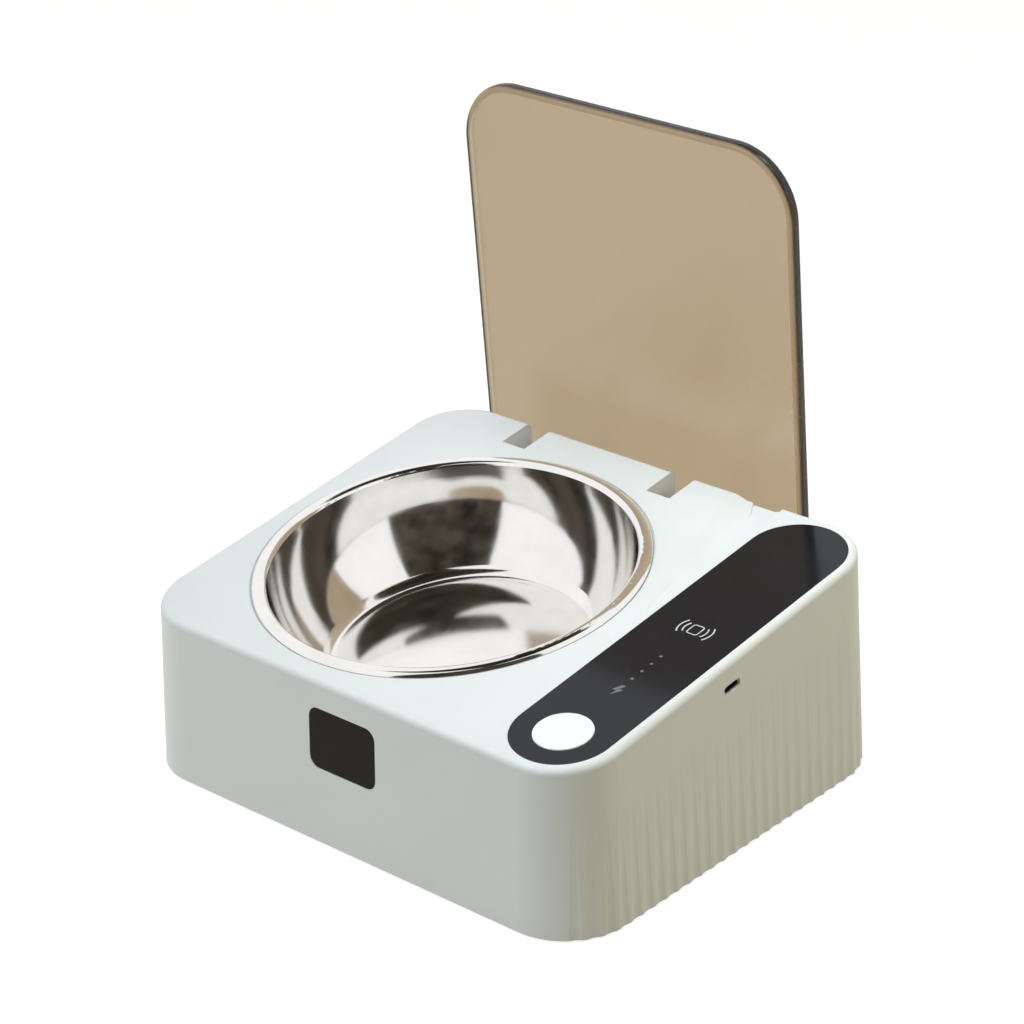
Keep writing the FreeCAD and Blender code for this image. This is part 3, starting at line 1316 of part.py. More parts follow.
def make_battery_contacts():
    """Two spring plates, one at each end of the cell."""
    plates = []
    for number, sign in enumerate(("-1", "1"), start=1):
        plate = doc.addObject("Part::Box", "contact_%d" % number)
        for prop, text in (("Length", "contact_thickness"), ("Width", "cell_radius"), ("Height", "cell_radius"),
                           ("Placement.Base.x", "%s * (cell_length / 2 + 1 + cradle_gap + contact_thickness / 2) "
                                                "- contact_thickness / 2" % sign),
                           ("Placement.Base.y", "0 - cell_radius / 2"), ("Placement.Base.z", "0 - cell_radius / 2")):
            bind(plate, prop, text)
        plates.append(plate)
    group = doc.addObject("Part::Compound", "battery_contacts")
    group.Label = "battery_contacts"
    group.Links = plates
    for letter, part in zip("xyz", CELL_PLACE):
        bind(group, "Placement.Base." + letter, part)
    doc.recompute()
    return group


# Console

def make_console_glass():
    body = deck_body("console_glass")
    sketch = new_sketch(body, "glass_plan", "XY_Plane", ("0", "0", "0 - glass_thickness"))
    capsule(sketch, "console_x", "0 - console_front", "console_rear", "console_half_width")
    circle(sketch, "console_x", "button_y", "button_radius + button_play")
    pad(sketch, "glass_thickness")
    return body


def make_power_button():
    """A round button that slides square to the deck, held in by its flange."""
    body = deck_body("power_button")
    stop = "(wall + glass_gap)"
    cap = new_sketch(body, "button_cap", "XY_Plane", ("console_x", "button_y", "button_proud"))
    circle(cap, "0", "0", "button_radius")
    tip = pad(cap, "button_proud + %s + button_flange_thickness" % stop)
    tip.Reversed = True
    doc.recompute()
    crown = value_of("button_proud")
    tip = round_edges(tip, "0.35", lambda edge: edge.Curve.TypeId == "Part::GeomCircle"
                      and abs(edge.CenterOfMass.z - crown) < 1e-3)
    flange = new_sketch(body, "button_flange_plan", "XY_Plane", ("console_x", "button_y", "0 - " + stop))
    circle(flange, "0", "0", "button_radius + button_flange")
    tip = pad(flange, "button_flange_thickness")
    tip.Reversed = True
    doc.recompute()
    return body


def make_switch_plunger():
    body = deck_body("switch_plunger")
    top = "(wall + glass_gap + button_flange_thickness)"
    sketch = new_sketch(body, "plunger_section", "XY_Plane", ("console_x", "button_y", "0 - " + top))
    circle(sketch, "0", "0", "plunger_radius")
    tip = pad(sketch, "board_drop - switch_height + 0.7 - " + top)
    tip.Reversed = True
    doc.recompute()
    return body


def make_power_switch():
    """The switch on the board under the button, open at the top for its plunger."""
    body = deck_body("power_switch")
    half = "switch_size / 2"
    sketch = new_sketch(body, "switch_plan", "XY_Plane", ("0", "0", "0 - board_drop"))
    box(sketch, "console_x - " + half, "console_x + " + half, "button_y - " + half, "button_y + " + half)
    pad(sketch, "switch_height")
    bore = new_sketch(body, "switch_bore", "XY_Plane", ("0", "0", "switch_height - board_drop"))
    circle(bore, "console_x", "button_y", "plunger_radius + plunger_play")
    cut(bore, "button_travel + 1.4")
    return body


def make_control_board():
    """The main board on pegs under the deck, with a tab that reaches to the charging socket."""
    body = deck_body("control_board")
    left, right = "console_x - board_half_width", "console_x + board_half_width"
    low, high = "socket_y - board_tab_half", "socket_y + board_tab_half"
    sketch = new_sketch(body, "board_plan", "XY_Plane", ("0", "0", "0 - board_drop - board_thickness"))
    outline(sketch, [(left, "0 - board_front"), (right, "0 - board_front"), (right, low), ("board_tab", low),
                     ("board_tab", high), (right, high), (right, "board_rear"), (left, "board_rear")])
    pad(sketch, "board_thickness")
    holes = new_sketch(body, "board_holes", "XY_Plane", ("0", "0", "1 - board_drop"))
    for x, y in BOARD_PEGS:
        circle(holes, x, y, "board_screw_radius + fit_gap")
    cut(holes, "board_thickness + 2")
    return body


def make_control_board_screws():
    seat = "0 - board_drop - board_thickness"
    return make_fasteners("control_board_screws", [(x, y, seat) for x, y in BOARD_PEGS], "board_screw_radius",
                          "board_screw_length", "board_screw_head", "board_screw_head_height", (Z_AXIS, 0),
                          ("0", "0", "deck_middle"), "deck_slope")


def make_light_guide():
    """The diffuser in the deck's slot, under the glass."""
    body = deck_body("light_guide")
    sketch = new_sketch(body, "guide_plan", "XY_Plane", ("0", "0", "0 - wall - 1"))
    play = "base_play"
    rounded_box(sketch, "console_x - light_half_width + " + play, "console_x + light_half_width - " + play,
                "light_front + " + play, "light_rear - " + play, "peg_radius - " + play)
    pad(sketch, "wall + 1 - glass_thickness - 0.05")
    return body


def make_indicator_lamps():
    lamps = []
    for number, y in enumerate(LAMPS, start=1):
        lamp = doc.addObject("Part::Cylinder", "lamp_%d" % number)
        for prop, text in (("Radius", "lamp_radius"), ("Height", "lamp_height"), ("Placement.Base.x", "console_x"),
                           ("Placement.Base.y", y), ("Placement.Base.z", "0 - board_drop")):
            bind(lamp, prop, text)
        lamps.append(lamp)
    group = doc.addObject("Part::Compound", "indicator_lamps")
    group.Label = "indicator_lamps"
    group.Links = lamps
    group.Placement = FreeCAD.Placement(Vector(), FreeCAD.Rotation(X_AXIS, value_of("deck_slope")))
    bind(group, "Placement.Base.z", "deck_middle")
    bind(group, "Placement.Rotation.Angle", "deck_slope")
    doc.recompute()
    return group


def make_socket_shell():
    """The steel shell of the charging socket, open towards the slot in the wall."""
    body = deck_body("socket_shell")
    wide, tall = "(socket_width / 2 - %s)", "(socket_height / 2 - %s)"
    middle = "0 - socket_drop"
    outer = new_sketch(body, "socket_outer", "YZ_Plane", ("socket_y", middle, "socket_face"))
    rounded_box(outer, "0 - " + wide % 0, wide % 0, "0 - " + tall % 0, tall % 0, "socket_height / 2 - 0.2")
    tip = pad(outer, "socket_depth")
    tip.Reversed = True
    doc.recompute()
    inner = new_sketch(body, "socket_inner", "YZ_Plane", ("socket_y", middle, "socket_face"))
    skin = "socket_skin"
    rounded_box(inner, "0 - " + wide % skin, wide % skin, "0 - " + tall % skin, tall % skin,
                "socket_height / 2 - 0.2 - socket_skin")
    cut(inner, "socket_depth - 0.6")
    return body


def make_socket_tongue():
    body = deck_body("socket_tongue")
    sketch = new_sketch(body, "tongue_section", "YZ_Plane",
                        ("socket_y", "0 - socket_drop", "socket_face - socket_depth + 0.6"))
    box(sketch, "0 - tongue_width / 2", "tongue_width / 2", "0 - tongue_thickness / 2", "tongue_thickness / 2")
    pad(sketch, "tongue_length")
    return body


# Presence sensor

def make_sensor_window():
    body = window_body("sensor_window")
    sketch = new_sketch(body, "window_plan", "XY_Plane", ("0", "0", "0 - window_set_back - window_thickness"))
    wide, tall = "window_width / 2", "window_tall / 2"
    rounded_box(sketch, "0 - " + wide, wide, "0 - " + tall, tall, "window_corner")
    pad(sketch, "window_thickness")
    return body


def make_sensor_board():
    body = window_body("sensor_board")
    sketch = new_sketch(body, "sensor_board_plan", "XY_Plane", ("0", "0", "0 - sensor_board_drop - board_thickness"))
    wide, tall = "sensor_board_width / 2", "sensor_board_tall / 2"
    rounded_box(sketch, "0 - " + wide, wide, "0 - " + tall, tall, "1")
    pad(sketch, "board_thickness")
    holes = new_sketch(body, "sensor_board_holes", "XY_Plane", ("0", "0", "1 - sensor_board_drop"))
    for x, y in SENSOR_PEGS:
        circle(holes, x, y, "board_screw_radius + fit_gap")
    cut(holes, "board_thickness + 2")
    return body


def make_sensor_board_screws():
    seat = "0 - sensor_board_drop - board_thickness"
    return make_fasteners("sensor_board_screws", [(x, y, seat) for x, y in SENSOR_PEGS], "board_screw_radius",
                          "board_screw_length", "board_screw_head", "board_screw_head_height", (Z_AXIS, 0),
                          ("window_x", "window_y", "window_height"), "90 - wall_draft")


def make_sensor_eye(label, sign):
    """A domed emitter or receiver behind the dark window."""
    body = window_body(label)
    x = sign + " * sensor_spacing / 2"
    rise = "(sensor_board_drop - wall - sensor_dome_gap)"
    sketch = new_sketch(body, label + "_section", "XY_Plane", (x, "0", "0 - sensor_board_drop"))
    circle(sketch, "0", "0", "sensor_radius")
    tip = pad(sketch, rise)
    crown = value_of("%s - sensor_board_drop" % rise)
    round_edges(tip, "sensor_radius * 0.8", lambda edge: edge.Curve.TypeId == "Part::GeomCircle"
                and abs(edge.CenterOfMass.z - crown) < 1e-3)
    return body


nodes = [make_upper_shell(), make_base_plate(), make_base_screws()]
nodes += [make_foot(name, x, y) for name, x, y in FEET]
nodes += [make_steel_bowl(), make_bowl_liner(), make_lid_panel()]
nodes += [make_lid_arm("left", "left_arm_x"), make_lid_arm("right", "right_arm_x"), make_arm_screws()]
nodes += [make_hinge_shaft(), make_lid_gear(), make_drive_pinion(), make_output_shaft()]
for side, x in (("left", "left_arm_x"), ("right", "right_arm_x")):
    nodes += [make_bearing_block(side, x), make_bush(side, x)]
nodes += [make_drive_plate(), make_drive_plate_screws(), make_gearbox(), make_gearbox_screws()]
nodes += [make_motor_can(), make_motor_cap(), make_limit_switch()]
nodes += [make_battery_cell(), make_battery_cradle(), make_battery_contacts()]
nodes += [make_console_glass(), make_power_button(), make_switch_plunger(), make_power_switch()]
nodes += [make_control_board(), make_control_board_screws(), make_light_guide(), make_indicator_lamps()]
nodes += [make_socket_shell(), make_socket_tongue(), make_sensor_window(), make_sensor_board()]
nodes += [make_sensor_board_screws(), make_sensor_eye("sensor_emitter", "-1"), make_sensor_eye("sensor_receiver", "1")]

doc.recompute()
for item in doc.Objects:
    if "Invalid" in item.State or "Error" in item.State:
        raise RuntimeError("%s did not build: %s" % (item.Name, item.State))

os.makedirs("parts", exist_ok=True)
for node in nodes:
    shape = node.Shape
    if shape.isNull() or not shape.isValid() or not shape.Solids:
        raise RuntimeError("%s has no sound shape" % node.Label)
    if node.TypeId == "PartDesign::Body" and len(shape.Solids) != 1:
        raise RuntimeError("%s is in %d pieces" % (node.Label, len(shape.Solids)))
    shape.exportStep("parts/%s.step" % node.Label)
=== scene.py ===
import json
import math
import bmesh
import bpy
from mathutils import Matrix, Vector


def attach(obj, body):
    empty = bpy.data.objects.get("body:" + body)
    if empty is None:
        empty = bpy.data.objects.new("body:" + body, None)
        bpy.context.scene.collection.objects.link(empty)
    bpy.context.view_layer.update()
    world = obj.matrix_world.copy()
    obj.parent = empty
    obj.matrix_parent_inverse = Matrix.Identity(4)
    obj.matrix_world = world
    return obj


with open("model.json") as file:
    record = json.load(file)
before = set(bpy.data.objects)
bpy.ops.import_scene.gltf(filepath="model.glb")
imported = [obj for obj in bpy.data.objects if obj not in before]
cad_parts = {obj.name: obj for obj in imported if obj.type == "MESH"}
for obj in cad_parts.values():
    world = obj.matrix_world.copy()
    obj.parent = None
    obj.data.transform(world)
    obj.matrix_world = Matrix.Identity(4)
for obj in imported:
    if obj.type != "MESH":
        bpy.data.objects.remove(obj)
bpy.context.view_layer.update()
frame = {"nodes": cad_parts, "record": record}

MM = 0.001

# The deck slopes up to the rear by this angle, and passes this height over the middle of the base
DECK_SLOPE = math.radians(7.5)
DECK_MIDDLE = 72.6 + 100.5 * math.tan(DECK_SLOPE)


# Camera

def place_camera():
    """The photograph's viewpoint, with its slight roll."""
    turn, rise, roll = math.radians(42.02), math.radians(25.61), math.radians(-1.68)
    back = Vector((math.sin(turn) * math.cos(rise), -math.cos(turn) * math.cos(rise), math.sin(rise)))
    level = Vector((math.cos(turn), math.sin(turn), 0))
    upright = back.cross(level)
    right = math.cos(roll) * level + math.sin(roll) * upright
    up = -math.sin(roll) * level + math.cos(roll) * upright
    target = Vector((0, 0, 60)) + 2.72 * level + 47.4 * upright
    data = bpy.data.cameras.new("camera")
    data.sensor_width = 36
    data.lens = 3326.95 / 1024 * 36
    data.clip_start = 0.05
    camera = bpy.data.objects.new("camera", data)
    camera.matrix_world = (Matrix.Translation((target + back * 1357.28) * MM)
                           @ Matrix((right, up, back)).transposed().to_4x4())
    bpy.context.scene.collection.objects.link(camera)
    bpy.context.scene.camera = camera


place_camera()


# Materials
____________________
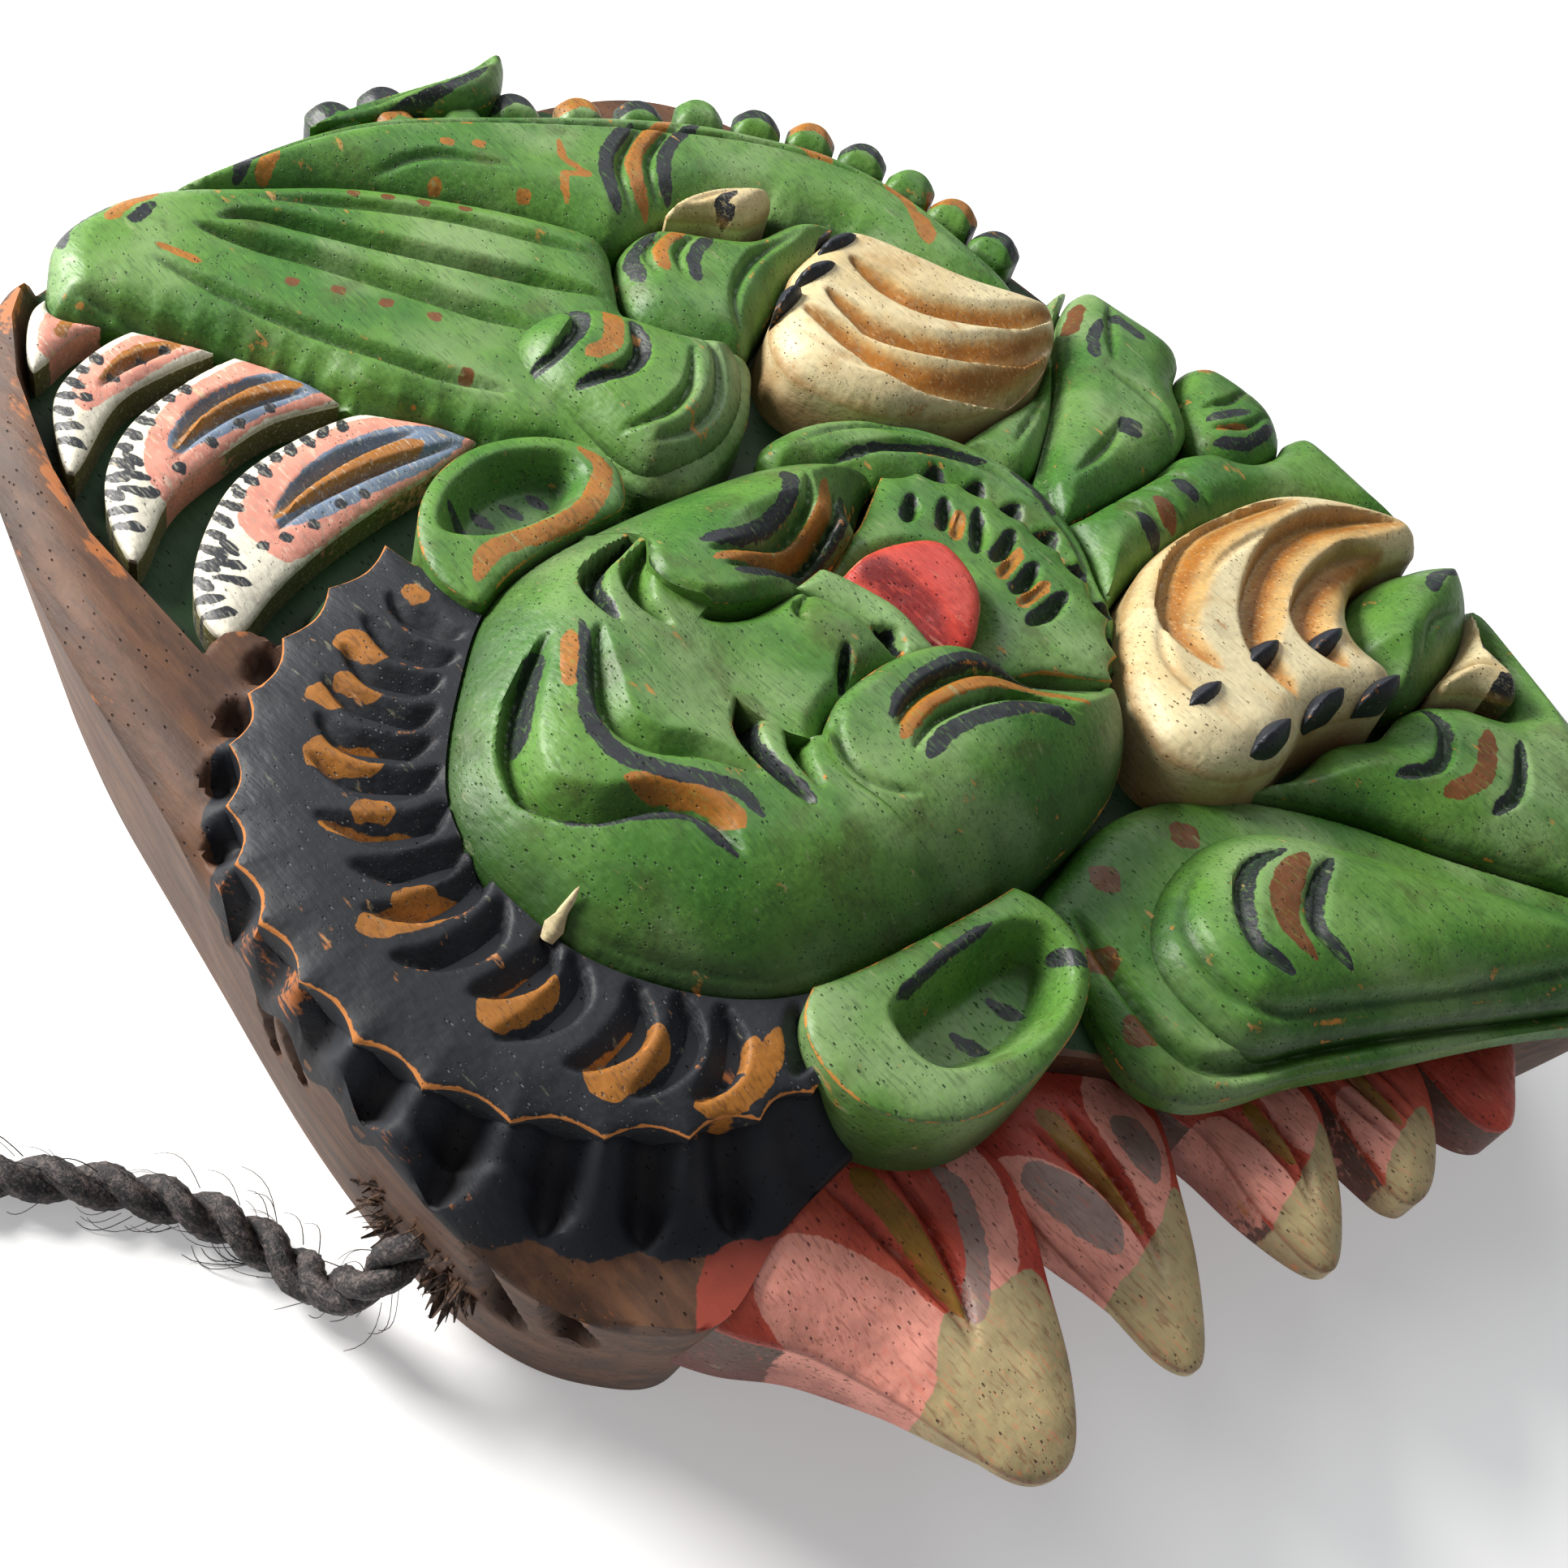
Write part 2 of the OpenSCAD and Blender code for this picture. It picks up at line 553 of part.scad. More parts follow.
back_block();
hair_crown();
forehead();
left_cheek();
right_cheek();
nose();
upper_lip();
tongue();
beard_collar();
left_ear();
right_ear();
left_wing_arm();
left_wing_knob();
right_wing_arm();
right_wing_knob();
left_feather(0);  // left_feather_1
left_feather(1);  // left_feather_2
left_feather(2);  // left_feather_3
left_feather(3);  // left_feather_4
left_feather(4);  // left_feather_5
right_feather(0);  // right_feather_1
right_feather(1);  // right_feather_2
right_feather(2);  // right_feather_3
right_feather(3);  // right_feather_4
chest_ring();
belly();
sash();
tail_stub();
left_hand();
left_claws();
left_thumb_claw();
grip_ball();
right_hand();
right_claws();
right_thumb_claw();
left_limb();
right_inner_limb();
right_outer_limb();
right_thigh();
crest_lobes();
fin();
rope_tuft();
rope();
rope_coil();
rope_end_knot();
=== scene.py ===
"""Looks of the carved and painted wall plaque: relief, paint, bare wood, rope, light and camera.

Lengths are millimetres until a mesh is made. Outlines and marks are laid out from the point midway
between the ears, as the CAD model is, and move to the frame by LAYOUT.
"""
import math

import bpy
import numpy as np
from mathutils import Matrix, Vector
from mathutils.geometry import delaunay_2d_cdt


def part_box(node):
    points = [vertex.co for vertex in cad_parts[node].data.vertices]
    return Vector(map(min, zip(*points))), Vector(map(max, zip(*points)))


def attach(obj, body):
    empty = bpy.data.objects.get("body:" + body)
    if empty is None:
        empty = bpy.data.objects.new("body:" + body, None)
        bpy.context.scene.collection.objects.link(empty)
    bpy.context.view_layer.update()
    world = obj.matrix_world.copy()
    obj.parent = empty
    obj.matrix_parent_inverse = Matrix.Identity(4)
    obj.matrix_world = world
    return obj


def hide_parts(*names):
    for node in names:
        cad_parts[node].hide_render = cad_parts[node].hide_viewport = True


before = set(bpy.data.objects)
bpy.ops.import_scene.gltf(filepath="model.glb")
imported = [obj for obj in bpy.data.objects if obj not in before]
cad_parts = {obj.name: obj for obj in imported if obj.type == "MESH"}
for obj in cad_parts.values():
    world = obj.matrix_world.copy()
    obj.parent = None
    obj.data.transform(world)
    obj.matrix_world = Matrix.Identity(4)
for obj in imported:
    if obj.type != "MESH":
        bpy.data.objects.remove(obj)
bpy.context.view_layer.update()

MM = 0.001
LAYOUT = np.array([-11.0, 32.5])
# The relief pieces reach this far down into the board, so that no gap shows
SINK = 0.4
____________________
*Given exercise*
Nothing but the lines from the line that contains "left_limb();" through the line that contains "points = [vertex.co" should be given again, each exactly as it stands, both ends included.

*Solution*
left_limb();
right_inner_limb();
right_outer_limb();
right_thigh();
crest_lobes();
fin();
rope_tuft();
rope();
rope_coil();
rope_end_knot();
=== scene.py ===
"""Looks of the carved and painted wall plaque: relief, paint, bare wood, rope, light and camera.

Lengths are millimetres until a mesh is made. Outlines and marks are laid out from the point midway
between the ears, as the CAD model is, and move to the frame by LAYOUT.
"""
import math

import bpy
import numpy as np
from mathutils import Matrix, Vector
from mathutils.geometry import delaunay_2d_cdt


def part_box(node):
    points = [vertex.co for vertex in cad_parts[node].data.vertices]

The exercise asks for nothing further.